As usual, Republicans cried about Obama exercising executive orders but are quiet on Trump going much much further than anything Obama did with them. Same thing, their claimed principles don't actually mean anything.
So this isn't my specialty not by a long shot, but 3 points sprint to mind:
1. From what I know he will need congress to fully shut down the DOE, and enough votes from the Senate that Republicans don't have. I'm sure Attorney General will lodge suits too. So there's a decent check for this.
Of course American education is poor, costly and not effective, and this is just a devolution of power away from Washington no?
2. What was it called a 'boondongle'? On inception. Paid homework checkers, that republicans wanted rid of for decades.
If the DoE is bloated ineffective and the same funding for the vulnerable can continue at state level, what is the argument for it?

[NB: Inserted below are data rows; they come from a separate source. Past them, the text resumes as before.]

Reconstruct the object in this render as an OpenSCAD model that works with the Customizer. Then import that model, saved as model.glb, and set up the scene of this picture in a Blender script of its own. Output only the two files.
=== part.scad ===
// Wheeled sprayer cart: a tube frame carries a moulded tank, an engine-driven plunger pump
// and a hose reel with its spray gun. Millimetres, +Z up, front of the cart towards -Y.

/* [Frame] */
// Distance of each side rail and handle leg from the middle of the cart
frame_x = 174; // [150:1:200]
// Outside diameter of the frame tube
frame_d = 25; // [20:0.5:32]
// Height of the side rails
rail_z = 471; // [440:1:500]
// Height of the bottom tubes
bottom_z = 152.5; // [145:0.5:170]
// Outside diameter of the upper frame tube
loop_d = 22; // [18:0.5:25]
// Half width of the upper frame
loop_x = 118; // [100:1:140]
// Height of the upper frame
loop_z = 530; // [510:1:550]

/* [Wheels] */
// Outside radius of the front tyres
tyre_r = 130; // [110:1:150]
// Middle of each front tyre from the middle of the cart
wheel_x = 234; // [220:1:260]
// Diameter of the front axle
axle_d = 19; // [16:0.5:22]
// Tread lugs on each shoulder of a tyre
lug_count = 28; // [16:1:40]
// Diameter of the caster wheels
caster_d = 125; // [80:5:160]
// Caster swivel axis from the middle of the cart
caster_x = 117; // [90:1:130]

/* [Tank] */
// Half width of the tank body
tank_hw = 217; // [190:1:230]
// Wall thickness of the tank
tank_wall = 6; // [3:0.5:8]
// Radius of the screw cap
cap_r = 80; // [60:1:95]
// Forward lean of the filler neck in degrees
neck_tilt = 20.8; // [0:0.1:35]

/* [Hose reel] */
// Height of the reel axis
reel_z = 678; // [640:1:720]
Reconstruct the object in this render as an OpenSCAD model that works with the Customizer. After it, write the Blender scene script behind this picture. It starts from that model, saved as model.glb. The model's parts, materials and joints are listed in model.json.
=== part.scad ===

3. You complain that Republicans will not keep the same energy on this, than when they complained about Obama, and your right, but executive over reach and power increase was all well and good when it was Obama. I thought Republicans days were up when Obama got in, but even so, the short sightedness of this was stunning. Didn't Obama actually accuse Bush of the same thing before his run? It's hardly a new concept, don't clutch your pearls so tightly. The point is, all presidents push the envelope, they all get accused of going too far, one side sets a new precedent, so the next guy uses that new standard. Did you speak out at Obama for lambasting bush, declaring he'll roll back the powers, and then leaning further in when the ball was in his hands?